● Available data:
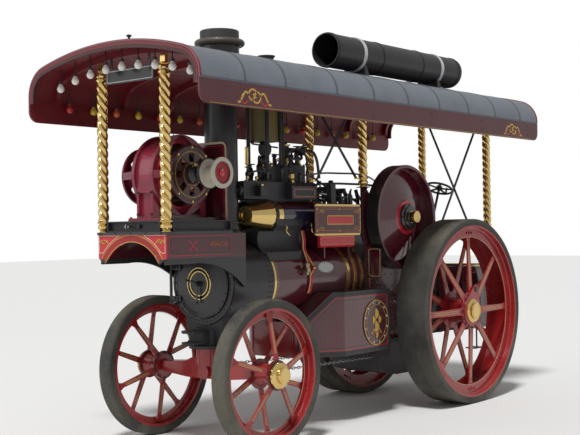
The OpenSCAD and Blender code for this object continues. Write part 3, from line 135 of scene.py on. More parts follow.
class EngineColours(bpy.types.PropertyGroup):
    body: colour("Body", (0.085, 0.009, 0.017), "Gloss maroon of barrel, tank, tender and flywheel")
    wheels: colour("Wheels", (0.3, 0.01, 0.012), "Red of the wheels and the front axle")
    bright: colour("Bright red", (0.5, 0.014, 0.028), "Red of the front plate and the oil boxes")
    yoke: colour("Dynamo", (0.21, 0.014, 0.035), "Dynamo's magnet ring and base")
    boards: colour("Boards", (0.08, 0.017, 0.022), "Outside of the canopy boards")
    inside: colour("Canopy inside", (0.15, 0.008, 0.013), "Boards and ribs under the roof")
    roof: colour("Roof", (0.15, 0.165, 0.195), "Sheet over the roof")
    black: colour("Black", (0.012, 0.012, 0.015), "Smokebox, chimney and castings")
    drums: colour("Drums", (0.022, 0.017, 0.04), "Blue-black cladding of the cylinders")
    brass: colour("Brass", (0.78, 0.56, 0.19), "Polished brass")
    cream: colour("Cream", (0.62, 0.53, 0.33), "Fine lines")
    gold: colour("Gold", (0.58, 0.36, 0.08), "Scrolls and borders")


class EngineSizes(bpy.types.PropertyGroup):
    rivet: length("Rivet head", 0.0085, "Radius of a rivet head", 0.002, 0.03)
    rivet_gap: length("Rivet spacing", 0.052, "Distance between two rivets of a row", 0.01, 0.3)
    strand: length("Strand", 0.0265, "Radius of one strand of a twisted column", 0.005, 0.05)
    pitch: length("Pitch", 0.25, "Height in which a strand makes one turn", 0.1, 1.0)
    bulb: length("Bulb", 0.036, "Radius of a lamp bulb", 0.01, 0.05)
    strands: bpy.props.IntProperty(name="Strands", description="Strands in a twisted column", default=3,
                                   min=2, max=5)


# ---------------------------------------------------------------- shader helpers

def feed(tree, socket, value):
    """Link another node's output to a socket, or give the socket a value of its own."""
    if isinstance(value, bpy.types.NodeSocket):
        tree.links.new(value, socket)
    else:
        socket.default_value = value


def add(tree, kind, inputs=None, **props):
    node = tree.nodes.new(kind)
    for key, value in props.items():
        setattr(node, key, value)
    for key, value in (inputs or {}).items():
        feed(tree, node.inputs[key], value)
    return node


def out_of(tree, kind, inputs=None, output=0, **props):
    """One output of a new node: the first, unless another is named."""
    return add(tree, kind, inputs, **props).outputs[output]


def calc(tree, operation, *values, clamp=False):
    return out_of(tree, "ShaderNodeMath", dict(enumerate(values)), operation=operation, use_clamp=clamp)


def blend_colour(tree, mask, a, b):
    return out_of(tree, "ShaderNodeMix", {0: mask, 6: a, 7: b}, 2, data_type="RGBA")


def remap(tree, value, low, high, to_low=0.0, to_high=1.0):
    return out_of(tree, "ShaderNodeMapRange", {
        "Value": value, "From Min": low, "From Max": high, "To Min": to_low, "To Max": to_high}, "Result")


def new_group(name, inputs, outputs, kind="ShaderNodeTree"):
    tree = bpy.data.node_groups.new(name, kind)
    for label, socket, default in inputs:
        item = tree.interface.new_socket(name=label, in_out="INPUT", socket_type=socket)
        if default is not None:
            item.default_value = default
    for label, socket in outputs:
        tree.interface.new_socket(name=label, in_out="OUTPUT", socket_type=socket)
    return tree, tree.nodes.new("NodeGroupInput").outputs, tree.nodes.new("NodeGroupOutput").inputs


def range_mask_group():
    """1 where Value lies between Low and High."""
    if "Range mask" in bpy.data.node_groups:
        return bpy.data.node_groups["Range mask"]
    f = "NodeSocketFloat"
    tree, i, o = new_group("Range mask", [("Value", f, 0.0), ("Low", f, 0.0), ("High", f, 1.0)],
                           [("Mask", f)])
    low = calc(tree, "GREATER_THAN", i["Value"], i["Low"])
    high = calc(tree, "LESS_THAN", i["Value"], i["High"])
    tree.links.new(calc(tree, "MULTIPLY", low, high), o["Mask"])
    return tree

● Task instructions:
Using the listing above, reproduce each line without omission.

● Finished answer:
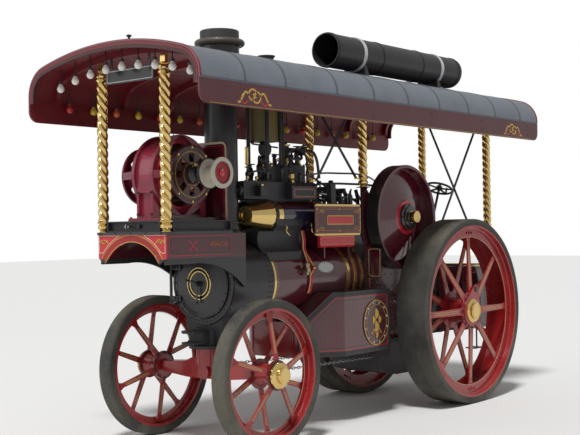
The OpenSCAD and Blender code for this object continues. Write part 3, from line 135 of scene.py on. More parts follow.
class EngineColours(bpy.types.PropertyGroup):
    body: colour("Body", (0.085, 0.009, 0.017), "Gloss maroon of barrel, tank, tender and flywheel")
    wheels: colour("Wheels", (0.3, 0.01, 0.012), "Red of the wheels and the front axle")
    bright: colour("Bright red", (0.5, 0.014, 0.028), "Red of the front plate and the oil boxes")
    yoke: colour("Dynamo", (0.21, 0.014, 0.035), "Dynamo's magnet ring and base")
    boards: colour("Boards", (0.08, 0.017, 0.022), "Outside of the canopy boards")
    inside: colour("Canopy inside", (0.15, 0.008, 0.013), "Boards and ribs under the roof")
    roof: colour("Roof", (0.15, 0.165, 0.195), "Sheet over the roof")
    black: colour("Black", (0.012, 0.012, 0.015), "Smokebox, chimney and castings")
    drums: colour("Drums", (0.022, 0.017, 0.04), "Blue-black cladding of the cylinders")
    brass: colour("Brass", (0.78, 0.56, 0.19), "Polished brass")
    cream: colour("Cream", (0.62, 0.53, 0.33), "Fine lines")
    gold: colour("Gold", (0.58, 0.36, 0.08), "Scrolls and borders")


class EngineSizes(bpy.types.PropertyGroup):
    rivet: length("Rivet head", 0.0085, "Radius of a rivet head", 0.002, 0.03)
    rivet_gap: length("Rivet spacing", 0.052, "Distance between two rivets of a row", 0.01, 0.3)
    strand: length("Strand", 0.0265, "Radius of one strand of a twisted column", 0.005, 0.05)
    pitch: length("Pitch", 0.25, "Height in which a strand makes one turn", 0.1, 1.0)
    bulb: length("Bulb", 0.036, "Radius of a lamp bulb", 0.01, 0.05)
    strands: bpy.props.IntProperty(name="Strands", description="Strands in a twisted column", default=3,
                                   min=2, max=5)


# ---------------------------------------------------------------- shader helpers

def feed(tree, socket, value):
    """Link another node's output to a socket, or give the socket a value of its own."""
    if isinstance(value, bpy.types.NodeSocket):
        tree.links.new(value, socket)
    else:
        socket.default_value = value


def add(tree, kind, inputs=None, **props):
    node = tree.nodes.new(kind)
    for key, value in props.items():
        setattr(node, key, value)
    for key, value in (inputs or {}).items():
        feed(tree, node.inputs[key], value)
    return node


def out_of(tree, kind, inputs=None, output=0, **props):
    """One output of a new node: the first, unless another is named."""
    return add(tree, kind, inputs, **props).outputs[output]


def calc(tree, operation, *values, clamp=False):
    return out_of(tree, "ShaderNodeMath", dict(enumerate(values)), operation=operation, use_clamp=clamp)


def blend_colour(tree, mask, a, b):
    return out_of(tree, "ShaderNodeMix", {0: mask, 6: a, 7: b}, 2, data_type="RGBA")


def remap(tree, value, low, high, to_low=0.0, to_high=1.0):
    return out_of(tree, "ShaderNodeMapRange", {
        "Value": value, "From Min": low, "From Max": high, "To Min": to_low, "To Max": to_high}, "Result")


def new_group(name, inputs, outputs, kind="ShaderNodeTree"):
    tree = bpy.data.node_groups.new(name, kind)
    for label, socket, default in inputs:
        item = tree.interface.new_socket(name=label, in_out="INPUT", socket_type=socket)
        if default is not None:
            item.default_value = default
    for label, socket in outputs:
        tree.interface.new_socket(name=label, in_out="OUTPUT", socket_type=socket)
    return tree, tree.nodes.new("NodeGroupInput").outputs, tree.nodes.new("NodeGroupOutput").inputs


def range_mask_group():
    """1 where Value lies between Low and High."""
    if "Range mask" in bpy.data.node_groups:
        return bpy.data.node_groups["Range mask"]
    f = "NodeSocketFloat"
    tree, i, o = new_group("Range mask", [("Value", f, 0.0), ("Low", f, 0.0), ("High", f, 1.0)],
                           [("Mask", f)])
    low = calc(tree, "GREATER_THAN", i["Value"], i["Low"])
    high = calc(tree, "LESS_THAN", i["Value"], i["High"])
    tree.links.new(calc(tree, "MULTIPLY", low, high), o["Mask"])
    return tree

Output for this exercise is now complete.